Before I knew it Austin was parking in front of the office and I was feeling that sick feeling again. Unbuckling my selt belt I noted that my hands were shaking.
"I can't do this," I said out loud. I hadn't meant to say that out loud and my words made Austin close his door which he had already opened.
"Care," he said as he turned to look at me. I couldn't face his stare so I just stared ahead at the building that would be where I died at. "You can't be scared to go in there just because Zac is in there," he said his voice sounding like he knew in advance that things would be okay.
"But Tay said he was an emotional wreck," I stated as I still avoided Austin's stare. I could be a coward at times and this was one of those times.
"And Taylor is a known liar," Austin muttered before he opened the car door again. Seeing him walk out of the car from the corner of my eye I took a deep breath and got out as well.
Walking behind Austin again I went into the office. Being greeted by Isaac standing there as if he was waiting on us I rolled my eyes as he pulled Austin away from me. I was hoping to stay as close to Austin as possible. At least then maybe I would be okay.
Sticking my hands in the pockets of my jeans I began the slow walk down the familiar hallway that lead to the office the boys shared. I could feel myself getting dizzy and my heart starting to race. I wasn't prepared for this, I really truly wasn't prepared.
"Come on Care, you can do this," I whispered to myself once I reached the closed door that held their office. Slowly reaching out I put my hand on the knob and turned it. When the door opened though all I could do was freeze at the sight in front of me. I did want to die but for entirely different reasons than before.
"What the hell," I heard myself finally say and after the words were out of my mouth I watched as Taylor who had been on the floor servicing Zac pulled away. He had a deer in the headlights look. They had obviously not planned on getting caught though in my opinion I thought they should have locked the door if they hadn't wanted that.

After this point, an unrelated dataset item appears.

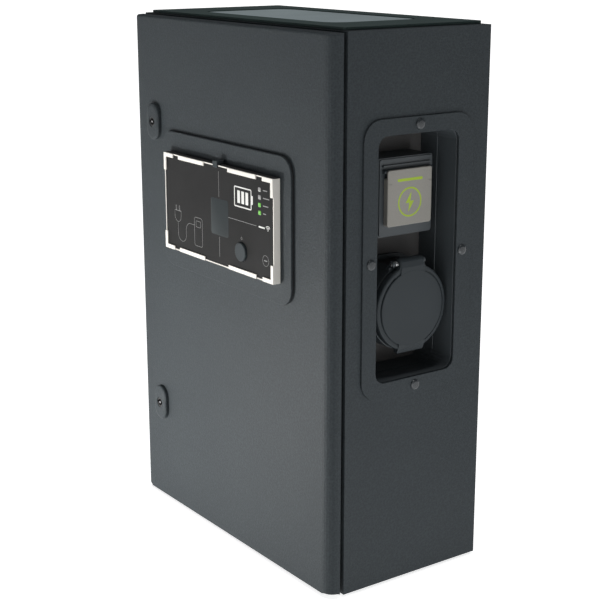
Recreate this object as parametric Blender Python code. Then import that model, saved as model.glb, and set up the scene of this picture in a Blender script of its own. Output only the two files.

Swallowing I mustered my pride as I looked at Zac. His face resembled Taylor's as well, to an extent, besides the deer in the headlights look I was swear I saw confusion and a tad bit of hurt, "Fuck," I muttered as I looked away from him and headed down the hallway and soon out of the office. I couldn't get back in the car since Austin had the keys so I was stuck walking down some Tulsa sidewalk.